The speech is Obama’s A More Perfect Union, which he only delivered when the Reverend Jeremiah Wright controversy blew up in the 2008 election. You may remember it as the speech where Obama said he could never disown Wright, before promptly throwing him under the bus.

What else is Harvard requiring freshmen to read? Let’s take a look.

John Leo of Minding the Campus has the story.

Harvard Tells the Freshmen What to Read

Harry Lewis, a professor and former dean of Harvard College, wrote yesterday that the texts Harvard freshmen are reading this year “are more politically correct and less challenging than they used to be.” Yes, it would seem so. Here are this year’s readings:

A More Perfect Union, Barack Obama

Whistling Vivaldi , Claude M. Steele

Choosing the Color of My Collar, David Tebaldi ’10

Every Asian American I Know Is Smart, Frank H. Wu

Who Is the Surgeon? , Chris Barrett, GSAS ’12

Psalm, Wislawa Szymborska

Demographic Snapshot of the Harvard Class of 2016 

The first thing to note is that the inclusion of President Obama’s famous speech carries a political  and partisan weight this year that it would not have had last year or next. Lewis writes: “Was there really no alternative to including the Obama text as required reading for all freshmen, two months before the first election in which many of them will vote?”

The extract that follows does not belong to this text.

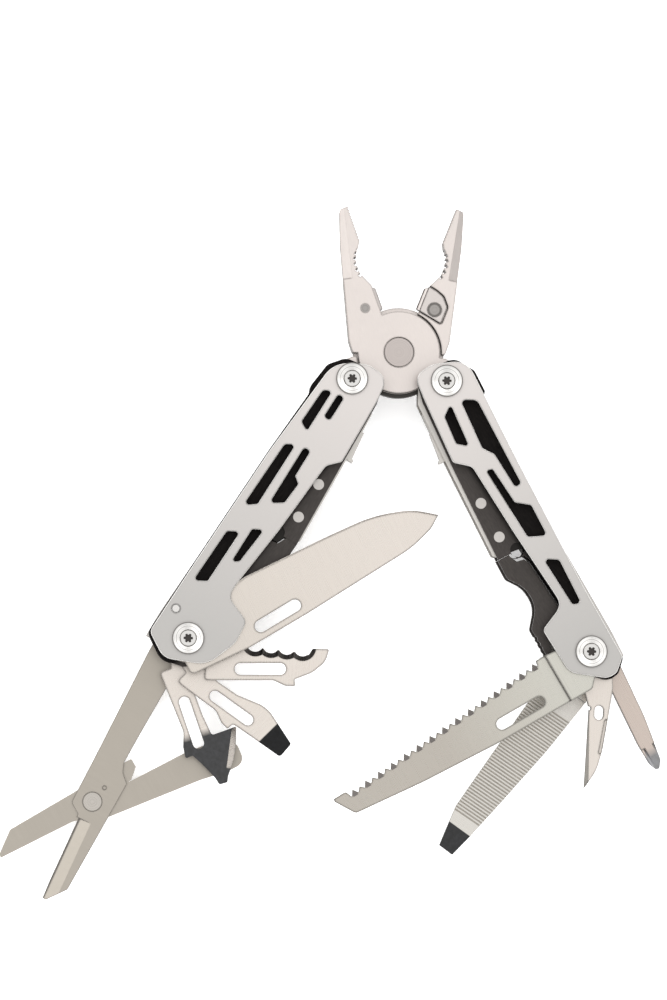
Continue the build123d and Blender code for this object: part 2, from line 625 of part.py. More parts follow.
def scissors_lever():
    z = level(LEVER_Z)
    lever = slab([
        (30.8, 0.7, 0.2), (30.8, -0.4, 0.3), (24.5, -5.0, 1.0), (-3.0, -5.0), (-12.0, 0.4),
        (-30.0, 1.3), (-38.5, 2.6, 3), (-44.6, 5.0, 4), (-43.6, 12.4, 5), (-38.5, 12.2, 4),
        (-30.0, 10.3), (-2.0, 6.2, 4), (7.5, 2.1, 4),
    ], z)
    lever = lever - disc(0, 0, RIVET_SHANK_R + RUN_FIT, z)
    return lever - disc(0, 0, RIVET_HEAD_R + RUN_FIT, (z[0], z[0] + RIVET_HEAD_T + SHEET_PLAY))


def scissors_rivet():
    low, high = MID + LEVER_Z[0], MID + ARM_Z[1]
    shank = disc(0, 0, RIVET_SHANK_R, (low, high))
    front_head = disc(0, 0, RIVET_HEAD_R, (high - RIVET_HEAD_T, high))
    return shank + front_head + disc(0, 0, RIVET_HEAD_R, (low, low + RIVET_HEAD_T))


def scissors_spring():
    return slab([
        (-15.9, -2.4, 0.4), (-12.9, 0.2, 0.3), (-11.9, 0.34), (-4.6, -4.04), (-6.0, -5.6),
        (-12.0, -5.2, 2), (-15.9, -5.0, 0.5),
    ], level((LEVER_Z[0] + 0.1, LEVER_Z[1] - 0.1)))


def saw():
    z = between(FRONT, *TANG)
    pitch = 2.24
    teeth = []
    for i in range(29):
        x = 79.0 - pitch * i
        tip = -0.35 - 0.0795 * (79.0 - x) + (0.0 if i % 2 == 0 else 0.45)
        teeth.append((x + pitch / 2, tip + (1.75 if i % 2 == 0 else 1.3)))
        teeth.append((x, tip))
    blade = slab([
        (85.2, 0.2, 0.3), (85.0, -0.6, 0.3), (81.0, -0.7, 0.8), *teeth, (15.2, -4.0),
        (15.0, -5.6, 0.4), (12.0, -5.7, 0.6), (3.0, -4.6), (-1.0, 3.0), (5.0, 9.4, 1.2),
        (36.0, 9.3, 80), (60.0, 8.1, 80), (81.6, 6.1, 1.5),
    ], z)
    face = z[0] + SAW_T
    blade = thinned(blade, 12.0, (face, z[1]))
    blade = blade - round_slot(20.0, 5.1, 32.4, 5.1, 1.65, z)
    for i in range(0, 29, 2):
        x = 79.0 - pitch * i
        tip = -0.35 - 0.0795 * (79.0 - x)
        facet = Pos(0, -1.5, 1.5) * Box(1.5, 3.0, 3.0)
        blade = blade - Pos(x, tip + 2.1, face) * Rot(28, 0, 0) * facet
    return pivoted(blade, 6.1, z)


def file_blade():
    z = between(REAR, *TANG)
    blade = slab([
        (70.2, 2.6, 0.2), (62.6, 3.7), (50.0, 5.2, 60), (30.0, 7.3, 60), (12.0, 8.2, 3), (2.0, 5.8),
        (2.0, -5.6), (34.0, -5.1, 60), (58.0, -4.8, 6), (62.6, -3.8), (70.1, -2.1, 0.2),
    ], z)
    face = z[0] + FILE_T
    blade = thinned(blade, 12.0, (face, z[1]))
    for i in range(43):
        x = 19.7 + 0.93 * i
        for height in (z[0], face):
            groove = Rot(0, 45, 0) * Box(0.36, 16, 0.36)
            blade = blade - Pos(x, 1.3, height) * Rot(0, 0, 1.5) * groove
    blade = tip_grind(blade, 63.0, 0, 20, (-TANG[1], FILE_T - TANG[1]), 3)
    return pivoted(blade, 6.1, z)


def awl():
    z = level(AWL_Z)
    blade = slab([
        (39.3, -0.1), (34.0, 3.3, 14), (28.0, 4.8, 20), (10.0, 7.2, 3), (6.8, 6.9, 1), (6.3, 5.0),
        (2.0, 5.0), (0.0, -4.0), (5.0, -3.6), (12.5, -0.6, 4), (15.6, 0.3, 0.4), (15.7, 1.0, 0.3),
        (16.6, 1.0, 0.3), (16.7, 0.5),
    ], z)
    blade = blade - round_slot(16.6, 3.4, 18.1, 3.4, 1.3, z)
    blade = blade - bevel_block(40.5, 1.2, z[1], 181.4, 35, 24.0, 6)
    blade = blade - round_slot(19.6, 5.5, 28.8, 4.1, 0.42, (z[1] - 0.6, z[1]))
    return pivoted(blade, 6.1, z)


def phillips_driver():
    z = level(PHILLIPS_Z)
    blade = slab([
        (39.3, 0.4, 0.5), (37.4, 2.0, 1.5), (31.5, 3.1, 3), (24.0, 4.4), (7.0, 6.1, 1), (6.2, 5.0),
        (2.0, 5.0), (0.0, -4.0), (5.0, -3.0), (11.0, 0.3, 4), (30.0, -1.4, 8), (36.6, -1.5, 2),
        (39.0, -0.6, 0.6),
    ], z)
    for height in z:
        for y in (-1.2, 3.2):
            flute = Pos(36.6, y, height) * Rot(0, 90, 0) * Cylinder(0.95, 9)
            blade = blade - flute
    blade = tip_grind(blade, 34.5, 0, 20, PHILLIPS_Z, 7)
    return pivoted(blade, 6.1, z)


pieces["knife"] = at(LEFT_TOOL, KNIFE_DIR, knife())
pieces["serrated_cutter"] = at(LEFT_TOOL, SERRATED_DIR, serrated_cutter())
pieces["flat_driver"] = at(LEFT_TOOL, FLAT_DIR, flat_driver())
pieces["can_opener"] = at(LEFT_TOOL, CAN_DIR, can_opener())
pieces["scissors_arm"] = at(LEFT_TOOL, SCISSORS_DIR, scissors_arm())
_reach = polar(SCISSORS_ARM, SCISSORS_DIR)
SCISSORS_PIVOT = (LEFT_TOOL[0] + _reach[0], LEFT_TOOL[1] + _reach[1])
pieces["scissors_lever"] = at(SCISSORS_PIVOT, LEVER_DIR, scissors_lever())
pieces["scissors_rivet"] = at(SCISSORS_PIVOT, LEVER_DIR, scissors_rivet())
pieces["scissors_spring"] = at(SCISSORS_PIVOT, LEVER_DIR, scissors_spring())
pieces["saw"] = at(RIGHT_TOOL, SAW_DIR, saw())
pieces["file"] = at(RIGHT_TOOL, FILE_DIR, file_blade())
pieces["awl"] = at(RIGHT_TOOL, AWL_DIR, awl())
pieces["phillips_driver"] = at(RIGHT_TOOL, PHILLIPS_DIR, phillips_driver())
left_gaps = [(1.3, 1.5), (-1.3, -1.1), (-SCALE_IN, ARM_Z[0] - SHEET_PLAY)]
right_gaps = [(3.65, 3.8), (-0.45, 1.25), (-3.8, -3.35)]
pieces["left_tool_spacers"] = put(LEFT, flat_washers(left_gaps))
pieces["right_tool_spacers"] = put(RIGHT, flat_washers(right_gaps))

# ---- the origin: middle of the footprint ----
box = Compound(list(pieces.values())).bounding_box()
SHIFT = (-(box.min.X + box.max.X) / 2, -(box.min.Y + box.max.Y) / 2)

if __name__ == "__main__":
    for name, solid in pieces.items():
        export_step(Pos(SHIFT[0], SHIFT[1], 0) * solid, f"parts/{name}.step")
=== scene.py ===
import json
import math
import bpy
from mathutils import Matrix, Vector

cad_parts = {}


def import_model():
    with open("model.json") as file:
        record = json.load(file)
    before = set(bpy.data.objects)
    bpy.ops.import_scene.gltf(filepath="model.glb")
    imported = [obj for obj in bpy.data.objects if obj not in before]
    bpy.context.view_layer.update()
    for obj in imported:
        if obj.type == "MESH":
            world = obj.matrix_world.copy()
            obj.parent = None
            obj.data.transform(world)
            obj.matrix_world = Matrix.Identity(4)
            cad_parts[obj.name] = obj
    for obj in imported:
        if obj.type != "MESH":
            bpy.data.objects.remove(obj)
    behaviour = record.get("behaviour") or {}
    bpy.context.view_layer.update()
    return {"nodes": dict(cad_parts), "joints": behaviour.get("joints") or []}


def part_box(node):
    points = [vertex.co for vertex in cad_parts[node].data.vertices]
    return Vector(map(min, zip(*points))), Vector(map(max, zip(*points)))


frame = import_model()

MM = 0.001

# ---- places taken from the frame ----
JOINTS = {j["name"]: j for j in frame["joints"]}


def pivot(joint):
    return Vector(JOINTS[joint]["pos_m"])


HEAD = pivot("jaw_pivot")
LEFT_TOOL = pivot("knife_fold")
RIGHT_TOOL = pivot("saw_fold")

# directions in which tools, jaws and handles point, in degrees, as the model is drawn
POINTS = {
    "knife": 26.2, "serrated_cutter": -5.4, "flat_driver": -45.6, "can_opener": -71.1,
    "scissors_arm": 239.8, "scissors_lever": 210.4,
    "saw": 210.3, "file": 234.3, "awl": 267.8, "phillips_driver": 301.0,
    "jaw_front": 109.4, "jaw_rear": 68.4, "left": 237.9, "right": -61.8,
}

# ---- colours (linear) ----
BLADE = (0.80, 0.735, 0.672)
BLADE_NEAR = (0.735, 0.675, 0.61)             # the knife's blade near its pivot
# painted shade on the awl's bevel
AWL_BEVEL_SHADE = (0.36, 0.34, 0.31)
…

Worse, this year’s texts give new Harvard students clear clues on what grievances they ought to feel and which class and racial resentments are deemed proper on this famous campus. And the emphasis on stereotypes is heavy: Claude Steele’s depiction of stereotype threat as a reason for lack of success by many qualified women and minorities; Frank Wu’s complaint that Asian-Americans are conventionally stereotyped as smart and successful; David Tebaldi’s discomfort as a black student of humble means at Harvard confronted by bewildering expectations and, yes, stereotypes; and Chris Barrett’s rambling complaint that people always think of surgeons as male and heterosexual.